2. Virtue and the mean actually bite on daily life
Anger, fear, money, self-regard — the material is close to the ground. Once you have the idea of "aiming at the mean," your own lopsidedness of character looks different, and the book's concepts become tools for measuring ordinary days.
3. The depth of the account of friendship
Aristotle thinks friends are indispensable to a flourishing life, and divides friendship into three kinds. His claim that the highest form wishes the friend's own good — not use or pleasure — has not aged in two thousand years.
We become just by doing just acts, temperate by doing temperate acts, brave by doing brave acts.

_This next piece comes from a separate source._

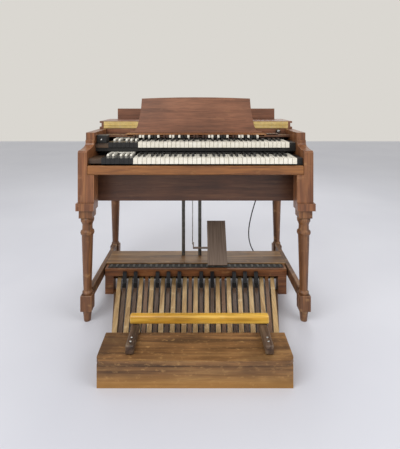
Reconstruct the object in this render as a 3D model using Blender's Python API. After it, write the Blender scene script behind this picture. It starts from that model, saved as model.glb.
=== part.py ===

— Aristotle, Nicomachean Ethics II.1, 1103a34 (editorial gloss of the Greek)
What to watch out for
Two things. First, being an original, it has the peculiar rhythm of a text with roots in lecture notes: the same theme is often argued again from a new angle. The trick is to keep a map of each book's subject (happiness → virtue → the mean → friendship) so you don't lose the thread. Second, this is a translation, and a reading: the Thomson/Tredennick Penguin is smooth and reliable, but where a term is loaded — eudaimonia, phronesis — no English word is neutral. Read the translator's notes rather than trusting a single English equivalent, and the book opens up rather than hardening into jargon.